# TASK TO COMPLETE:
Restate every line of the material, word for word.

# COLLECTED DATA:
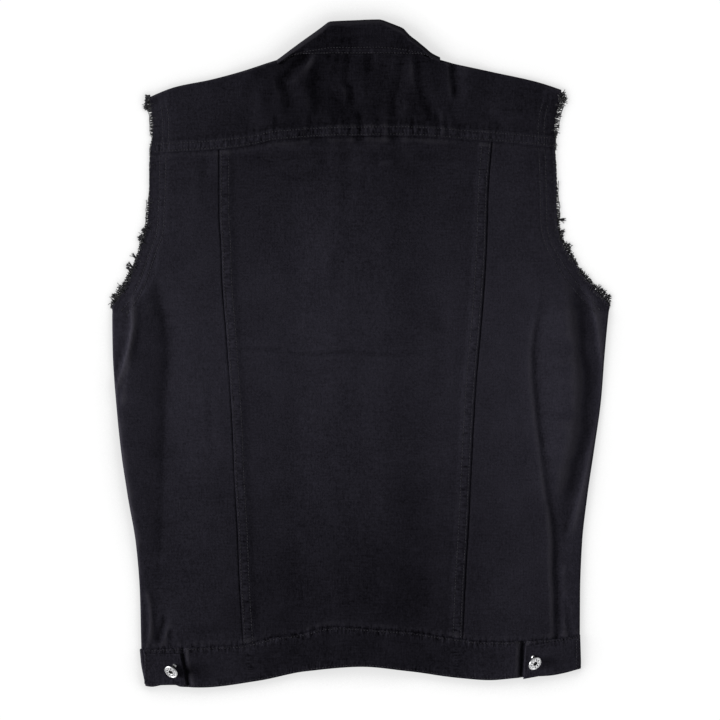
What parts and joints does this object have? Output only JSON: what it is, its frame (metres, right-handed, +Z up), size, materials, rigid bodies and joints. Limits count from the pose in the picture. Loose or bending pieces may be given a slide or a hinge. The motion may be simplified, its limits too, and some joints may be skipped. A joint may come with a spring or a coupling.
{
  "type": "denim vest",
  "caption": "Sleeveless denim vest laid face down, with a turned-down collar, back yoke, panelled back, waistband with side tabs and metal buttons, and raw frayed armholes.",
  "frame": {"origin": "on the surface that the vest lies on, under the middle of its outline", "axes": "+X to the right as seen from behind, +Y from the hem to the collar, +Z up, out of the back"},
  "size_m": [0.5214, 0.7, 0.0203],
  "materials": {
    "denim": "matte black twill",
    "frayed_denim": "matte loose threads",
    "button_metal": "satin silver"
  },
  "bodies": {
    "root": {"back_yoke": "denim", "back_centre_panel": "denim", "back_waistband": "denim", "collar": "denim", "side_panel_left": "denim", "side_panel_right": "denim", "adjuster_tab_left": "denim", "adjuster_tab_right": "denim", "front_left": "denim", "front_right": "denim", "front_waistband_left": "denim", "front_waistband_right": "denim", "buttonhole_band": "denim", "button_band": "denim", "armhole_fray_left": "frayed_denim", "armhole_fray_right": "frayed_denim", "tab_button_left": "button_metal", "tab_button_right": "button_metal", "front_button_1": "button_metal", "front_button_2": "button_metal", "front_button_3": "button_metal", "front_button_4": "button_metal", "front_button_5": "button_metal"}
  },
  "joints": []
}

# WORKED SOLUTION:
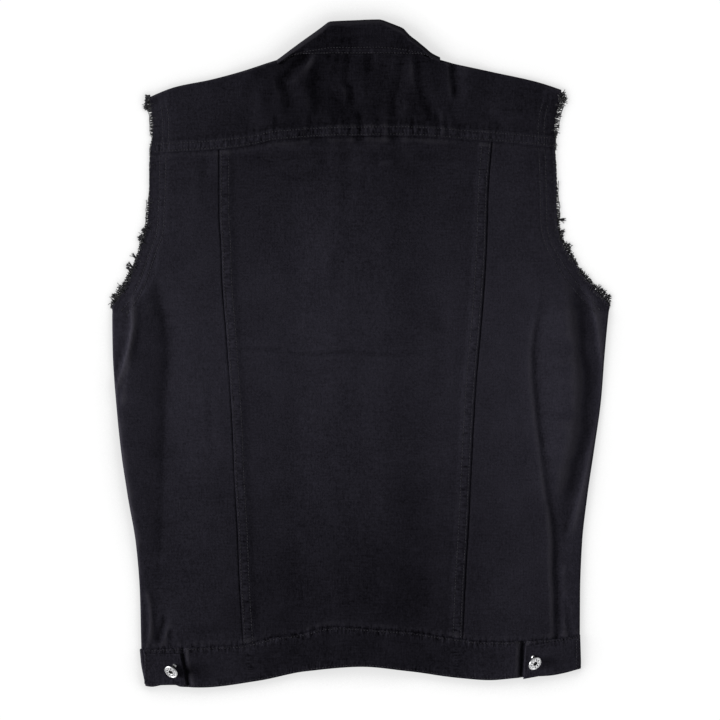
What parts and joints does this object have? Output only JSON: what it is, its frame (metres, right-handed, +Z up), size, materials, rigid bodies and joints. Limits count from the pose in the picture. Loose or bending pieces may be given a slide or a hinge. The motion may be simplified, its limits too, and some joints may be skipped. A joint may come with a spring or a coupling.
{
  "type": "denim vest",
  "caption": "Sleeveless denim vest laid face down, with a turned-down collar, back yoke, panelled back, waistband with side tabs and metal buttons, and raw frayed armholes.",
  "frame": {"origin": "on the surface that the vest lies on, under the middle of its outline", "axes": "+X to the right as seen from behind, +Y from the hem to the collar, +Z up, out of the back"},
  "size_m": [0.5214, 0.7, 0.0203],
  "materials": {
    "denim": "matte black twill",
    "frayed_denim": "matte loose threads",
    "button_metal": "satin silver"
  },
  "bodies": {
    "root": {"back_yoke": "denim", "back_centre_panel": "denim", "back_waistband": "denim", "collar": "denim", "side_panel_left": "denim", "side_panel_right": "denim", "adjuster_tab_left": "denim", "adjuster_tab_right": "denim", "front_left": "denim", "front_right": "denim", "front_waistband_left": "denim", "front_waistband_right": "denim", "buttonhole_band": "denim", "button_band": "denim", "armhole_fray_left": "frayed_denim", "armhole_fray_right": "frayed_denim", "tab_button_left": "button_metal", "tab_button_right": "button_metal", "front_button_1": "button_metal", "front_button_2": "button_metal", "front_button_3": "button_metal", "front_button_4": "button_metal", "front_button_5": "button_metal"}
  },
  "joints": []
}